**What the exercise asks:** How many lines of these entries hold the string "each"? Answer with the number alone.

Source records:
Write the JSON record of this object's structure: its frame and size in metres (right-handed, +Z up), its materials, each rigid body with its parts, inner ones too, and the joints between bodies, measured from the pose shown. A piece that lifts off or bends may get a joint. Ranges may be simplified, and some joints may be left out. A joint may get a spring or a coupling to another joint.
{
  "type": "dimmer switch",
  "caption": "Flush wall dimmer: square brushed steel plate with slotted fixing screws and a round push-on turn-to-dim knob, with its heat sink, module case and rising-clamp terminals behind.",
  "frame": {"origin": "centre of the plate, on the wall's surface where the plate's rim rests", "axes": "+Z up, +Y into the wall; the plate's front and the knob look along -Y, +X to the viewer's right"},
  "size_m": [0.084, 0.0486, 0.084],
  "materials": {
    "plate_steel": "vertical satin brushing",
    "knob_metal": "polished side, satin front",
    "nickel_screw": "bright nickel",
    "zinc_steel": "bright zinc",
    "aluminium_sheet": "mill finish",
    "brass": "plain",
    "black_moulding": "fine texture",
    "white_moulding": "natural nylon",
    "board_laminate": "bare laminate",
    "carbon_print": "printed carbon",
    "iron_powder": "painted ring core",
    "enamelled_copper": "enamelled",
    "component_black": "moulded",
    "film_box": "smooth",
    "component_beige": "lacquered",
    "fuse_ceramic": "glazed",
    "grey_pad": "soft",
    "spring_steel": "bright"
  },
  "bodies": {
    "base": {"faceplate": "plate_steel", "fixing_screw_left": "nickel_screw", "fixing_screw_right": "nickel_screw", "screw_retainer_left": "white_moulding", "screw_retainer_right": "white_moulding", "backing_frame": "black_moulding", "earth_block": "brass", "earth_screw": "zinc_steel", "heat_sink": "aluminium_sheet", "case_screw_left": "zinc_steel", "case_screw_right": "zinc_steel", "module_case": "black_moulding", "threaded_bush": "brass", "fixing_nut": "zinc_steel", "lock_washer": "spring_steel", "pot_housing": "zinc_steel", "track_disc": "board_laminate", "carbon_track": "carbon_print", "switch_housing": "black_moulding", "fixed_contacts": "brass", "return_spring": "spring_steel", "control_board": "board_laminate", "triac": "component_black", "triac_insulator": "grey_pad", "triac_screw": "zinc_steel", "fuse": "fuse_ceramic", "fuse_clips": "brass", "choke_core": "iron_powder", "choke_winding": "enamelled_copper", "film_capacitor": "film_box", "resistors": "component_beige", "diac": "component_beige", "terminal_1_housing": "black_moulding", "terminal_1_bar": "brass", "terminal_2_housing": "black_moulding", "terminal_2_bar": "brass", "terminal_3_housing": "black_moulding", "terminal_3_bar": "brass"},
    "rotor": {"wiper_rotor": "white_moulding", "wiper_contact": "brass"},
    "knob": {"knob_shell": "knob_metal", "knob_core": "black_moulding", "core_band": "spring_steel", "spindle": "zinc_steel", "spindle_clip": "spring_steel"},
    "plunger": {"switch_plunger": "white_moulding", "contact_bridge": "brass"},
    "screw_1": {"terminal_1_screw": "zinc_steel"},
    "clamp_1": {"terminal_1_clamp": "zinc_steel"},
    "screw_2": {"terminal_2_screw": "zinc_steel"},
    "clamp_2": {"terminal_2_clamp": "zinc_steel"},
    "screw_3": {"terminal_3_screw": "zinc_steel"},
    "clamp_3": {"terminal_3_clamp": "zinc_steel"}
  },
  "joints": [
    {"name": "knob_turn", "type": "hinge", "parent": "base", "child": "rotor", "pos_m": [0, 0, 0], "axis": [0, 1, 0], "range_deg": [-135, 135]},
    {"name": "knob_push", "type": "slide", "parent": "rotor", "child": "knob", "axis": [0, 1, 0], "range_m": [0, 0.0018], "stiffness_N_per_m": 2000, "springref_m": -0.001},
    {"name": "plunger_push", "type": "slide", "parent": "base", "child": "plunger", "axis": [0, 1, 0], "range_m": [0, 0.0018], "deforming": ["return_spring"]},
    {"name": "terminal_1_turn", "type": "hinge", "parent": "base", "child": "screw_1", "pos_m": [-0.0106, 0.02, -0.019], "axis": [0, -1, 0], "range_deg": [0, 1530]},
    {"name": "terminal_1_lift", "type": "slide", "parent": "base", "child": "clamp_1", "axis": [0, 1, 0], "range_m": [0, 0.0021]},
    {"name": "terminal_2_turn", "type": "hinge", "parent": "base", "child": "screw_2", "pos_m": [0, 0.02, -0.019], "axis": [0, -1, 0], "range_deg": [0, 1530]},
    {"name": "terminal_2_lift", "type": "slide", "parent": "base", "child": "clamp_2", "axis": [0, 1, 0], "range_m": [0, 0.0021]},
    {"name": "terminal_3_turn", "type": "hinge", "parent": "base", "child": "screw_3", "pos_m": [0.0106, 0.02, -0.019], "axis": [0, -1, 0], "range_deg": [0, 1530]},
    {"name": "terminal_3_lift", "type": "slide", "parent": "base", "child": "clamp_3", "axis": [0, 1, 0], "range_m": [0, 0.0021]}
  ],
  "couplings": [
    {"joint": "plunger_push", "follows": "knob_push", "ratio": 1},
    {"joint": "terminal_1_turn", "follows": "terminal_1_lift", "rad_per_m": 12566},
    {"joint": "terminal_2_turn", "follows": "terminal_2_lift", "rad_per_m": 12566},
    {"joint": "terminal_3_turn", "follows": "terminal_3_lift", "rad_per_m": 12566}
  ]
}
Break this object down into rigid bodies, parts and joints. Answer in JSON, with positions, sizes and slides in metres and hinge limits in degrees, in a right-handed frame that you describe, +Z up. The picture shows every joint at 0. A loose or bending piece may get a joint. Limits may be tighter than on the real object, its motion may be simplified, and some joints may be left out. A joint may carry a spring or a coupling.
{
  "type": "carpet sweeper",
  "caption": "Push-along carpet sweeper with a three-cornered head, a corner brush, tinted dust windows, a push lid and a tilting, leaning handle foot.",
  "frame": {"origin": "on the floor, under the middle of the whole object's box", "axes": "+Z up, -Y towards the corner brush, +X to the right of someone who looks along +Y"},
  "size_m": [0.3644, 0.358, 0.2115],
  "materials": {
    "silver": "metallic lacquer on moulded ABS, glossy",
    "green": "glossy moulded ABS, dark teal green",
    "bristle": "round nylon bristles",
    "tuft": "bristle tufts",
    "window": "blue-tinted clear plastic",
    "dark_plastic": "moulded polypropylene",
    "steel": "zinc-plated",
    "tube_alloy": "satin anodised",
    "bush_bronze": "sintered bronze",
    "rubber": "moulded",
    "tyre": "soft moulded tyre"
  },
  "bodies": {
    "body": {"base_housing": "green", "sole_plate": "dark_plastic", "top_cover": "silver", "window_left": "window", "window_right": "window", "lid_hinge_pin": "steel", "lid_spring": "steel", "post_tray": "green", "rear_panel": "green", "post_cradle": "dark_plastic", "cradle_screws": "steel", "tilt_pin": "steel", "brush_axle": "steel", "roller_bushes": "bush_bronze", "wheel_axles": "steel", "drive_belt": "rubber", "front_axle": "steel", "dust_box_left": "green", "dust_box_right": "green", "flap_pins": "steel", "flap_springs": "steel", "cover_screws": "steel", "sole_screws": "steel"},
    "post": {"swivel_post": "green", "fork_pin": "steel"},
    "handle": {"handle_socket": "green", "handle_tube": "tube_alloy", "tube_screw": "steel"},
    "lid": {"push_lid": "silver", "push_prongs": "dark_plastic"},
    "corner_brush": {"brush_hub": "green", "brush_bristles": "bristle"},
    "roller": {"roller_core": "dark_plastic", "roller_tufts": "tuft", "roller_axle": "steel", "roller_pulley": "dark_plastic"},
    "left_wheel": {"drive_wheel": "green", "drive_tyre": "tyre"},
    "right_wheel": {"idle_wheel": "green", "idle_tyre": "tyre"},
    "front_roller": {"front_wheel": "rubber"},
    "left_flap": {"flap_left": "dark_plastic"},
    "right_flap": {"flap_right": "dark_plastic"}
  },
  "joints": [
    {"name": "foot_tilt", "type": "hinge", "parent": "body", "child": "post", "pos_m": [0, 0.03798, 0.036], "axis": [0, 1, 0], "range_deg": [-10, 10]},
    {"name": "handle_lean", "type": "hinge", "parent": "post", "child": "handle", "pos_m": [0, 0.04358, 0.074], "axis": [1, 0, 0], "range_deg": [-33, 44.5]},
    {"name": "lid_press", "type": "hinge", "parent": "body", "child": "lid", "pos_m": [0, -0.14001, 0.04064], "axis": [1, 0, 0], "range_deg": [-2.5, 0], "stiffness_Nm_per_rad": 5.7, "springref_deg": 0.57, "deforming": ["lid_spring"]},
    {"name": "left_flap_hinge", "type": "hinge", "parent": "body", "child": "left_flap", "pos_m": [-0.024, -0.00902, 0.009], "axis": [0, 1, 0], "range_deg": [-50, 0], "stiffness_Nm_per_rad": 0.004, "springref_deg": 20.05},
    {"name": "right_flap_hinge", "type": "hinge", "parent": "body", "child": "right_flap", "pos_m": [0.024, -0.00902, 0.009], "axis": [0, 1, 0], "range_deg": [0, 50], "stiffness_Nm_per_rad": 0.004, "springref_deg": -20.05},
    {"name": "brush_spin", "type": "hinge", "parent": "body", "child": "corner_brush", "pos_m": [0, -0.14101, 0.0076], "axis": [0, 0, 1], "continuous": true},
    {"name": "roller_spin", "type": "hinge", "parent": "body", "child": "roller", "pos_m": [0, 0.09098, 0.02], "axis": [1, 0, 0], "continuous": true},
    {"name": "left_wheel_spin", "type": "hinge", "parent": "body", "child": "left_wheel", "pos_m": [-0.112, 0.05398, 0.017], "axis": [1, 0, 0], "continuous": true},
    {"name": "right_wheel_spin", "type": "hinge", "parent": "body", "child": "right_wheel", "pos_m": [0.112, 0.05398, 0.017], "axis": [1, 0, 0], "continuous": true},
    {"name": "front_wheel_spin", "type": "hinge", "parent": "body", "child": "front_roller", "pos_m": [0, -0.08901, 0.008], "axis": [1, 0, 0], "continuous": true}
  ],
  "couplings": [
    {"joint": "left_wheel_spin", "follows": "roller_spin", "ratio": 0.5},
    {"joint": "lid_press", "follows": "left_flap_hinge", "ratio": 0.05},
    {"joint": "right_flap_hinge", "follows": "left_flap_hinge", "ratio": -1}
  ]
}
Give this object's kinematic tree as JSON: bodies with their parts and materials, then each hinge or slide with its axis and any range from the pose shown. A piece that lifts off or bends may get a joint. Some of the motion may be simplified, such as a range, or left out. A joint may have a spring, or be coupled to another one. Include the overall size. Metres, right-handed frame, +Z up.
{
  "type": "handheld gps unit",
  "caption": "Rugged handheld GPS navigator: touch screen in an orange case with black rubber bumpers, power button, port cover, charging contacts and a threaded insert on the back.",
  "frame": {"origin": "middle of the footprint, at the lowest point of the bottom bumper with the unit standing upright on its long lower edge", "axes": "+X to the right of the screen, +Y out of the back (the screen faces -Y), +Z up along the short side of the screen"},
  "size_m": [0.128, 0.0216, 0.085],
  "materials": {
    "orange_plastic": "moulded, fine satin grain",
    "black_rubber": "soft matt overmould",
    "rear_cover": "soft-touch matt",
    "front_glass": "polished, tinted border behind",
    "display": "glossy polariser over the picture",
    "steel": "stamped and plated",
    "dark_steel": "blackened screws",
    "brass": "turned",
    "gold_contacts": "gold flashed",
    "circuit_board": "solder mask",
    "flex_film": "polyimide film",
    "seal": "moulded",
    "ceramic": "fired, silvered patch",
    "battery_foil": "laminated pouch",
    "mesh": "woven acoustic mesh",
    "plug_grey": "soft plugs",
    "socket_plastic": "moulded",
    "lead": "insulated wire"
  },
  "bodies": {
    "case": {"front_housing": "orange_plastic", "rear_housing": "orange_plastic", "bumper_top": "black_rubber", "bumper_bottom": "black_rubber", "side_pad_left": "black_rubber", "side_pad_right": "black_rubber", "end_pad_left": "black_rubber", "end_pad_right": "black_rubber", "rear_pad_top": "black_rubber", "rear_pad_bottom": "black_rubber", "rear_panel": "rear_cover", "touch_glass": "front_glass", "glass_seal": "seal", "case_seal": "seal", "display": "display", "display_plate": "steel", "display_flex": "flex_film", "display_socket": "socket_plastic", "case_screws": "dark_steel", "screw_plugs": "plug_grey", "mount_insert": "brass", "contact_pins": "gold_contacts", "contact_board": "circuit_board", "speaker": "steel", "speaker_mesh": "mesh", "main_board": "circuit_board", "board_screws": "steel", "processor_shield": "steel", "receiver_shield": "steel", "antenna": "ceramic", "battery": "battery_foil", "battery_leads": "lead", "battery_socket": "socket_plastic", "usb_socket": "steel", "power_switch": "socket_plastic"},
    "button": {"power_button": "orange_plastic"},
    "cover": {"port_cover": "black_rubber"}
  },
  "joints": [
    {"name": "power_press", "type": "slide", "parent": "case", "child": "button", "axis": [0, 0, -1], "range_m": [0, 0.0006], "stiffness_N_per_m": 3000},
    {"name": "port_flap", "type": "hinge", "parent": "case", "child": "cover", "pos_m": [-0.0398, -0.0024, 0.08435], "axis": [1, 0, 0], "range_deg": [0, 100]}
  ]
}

**Answer to the exercise:** 2